Global remote work trends create opportunities for international office space marketplaces that serve distributed teams. These platforms need sophisticated features for multi-currency transactions, local compliance, and cultural adaptation.

Consolidation within the flexible workspace industry may create opportunities for marketplace platforms that aggregate multiple providers while maintaining consistent user experiences. The ability to offer unified booking and billing across different workspace brands provides significant value for business customers.

Frequently asked questions

How much does it cost to build an office space marketplace?

Costs vary significantly by approach. No-code marketplace platforms run $99-399 per month in subscription fees.

What features do office space marketplaces need?

Essential features include advanced search with location filtering, booking calendars with availability management, secure payment processing with business billing, detailed listings with professional photos, and trust systems with user verification.

How do office space marketplaces make money?

Most platforms use commission-based models, charging 10-25% per transaction split between booking fees from tenants and service fees from space providers. Additional revenue comes from premium listings and advertising.

What's the biggest challenge in building an office space marketplace?

Achieving marketplace liquidity by balancing supply and demand is the primary challenge.

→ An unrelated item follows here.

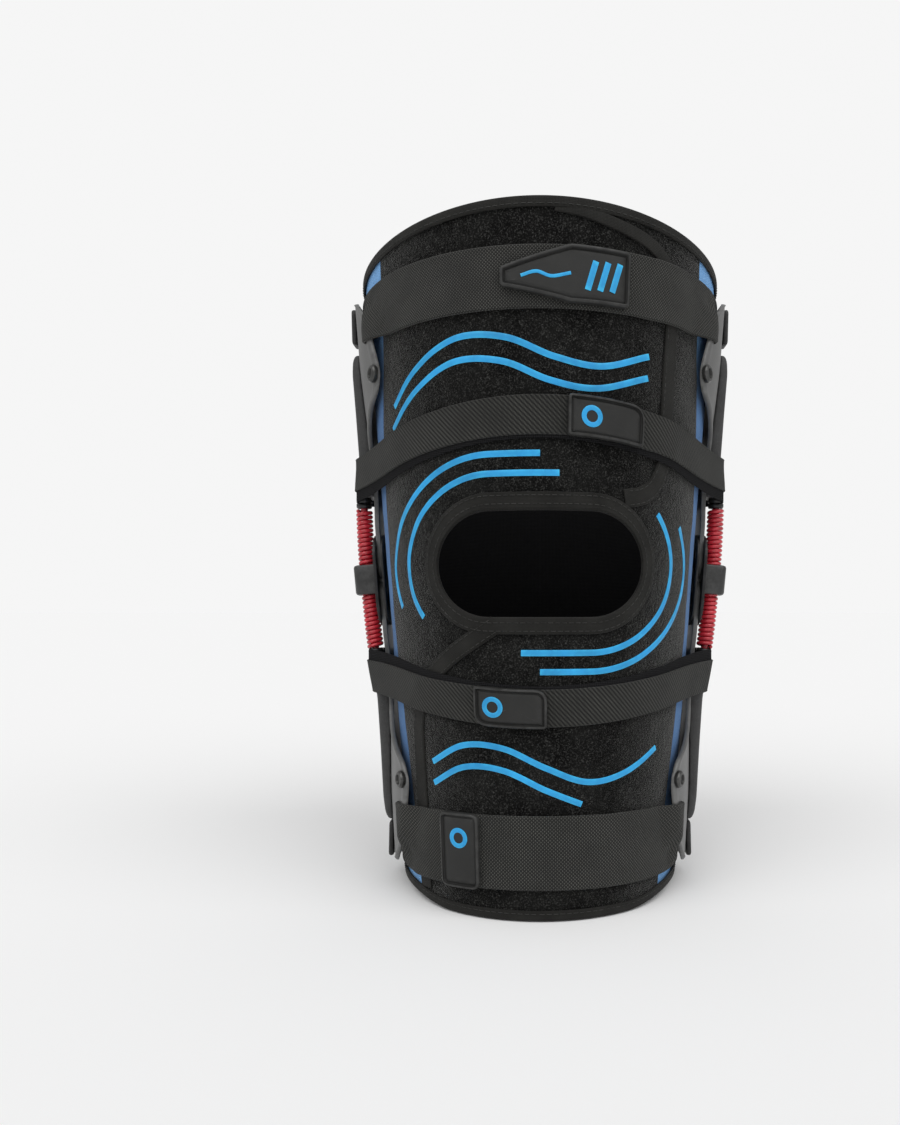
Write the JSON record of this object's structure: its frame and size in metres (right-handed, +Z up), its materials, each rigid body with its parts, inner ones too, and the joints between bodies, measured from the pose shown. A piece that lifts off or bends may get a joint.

You need enough quality spaces to attract business users while maintaining sufficient demand to keep space providers engaged.

How long does it take to launch an office space marketplace?

Timeline depends on your approach. No-code platforms enable launch in 1-2 weeks, while custom development typically takes 6-12 months. Most successful founders prioritize speed to market for faster user feedback and iteration.

Should I compete with WeWork and other established players?

Focus on underserved niches rather than direct competition. Geographic specialization, specific space types (meeting rooms, creative spaces), or target segments (startups, enterprise) offer better opportunities than trying to replicate existing platforms.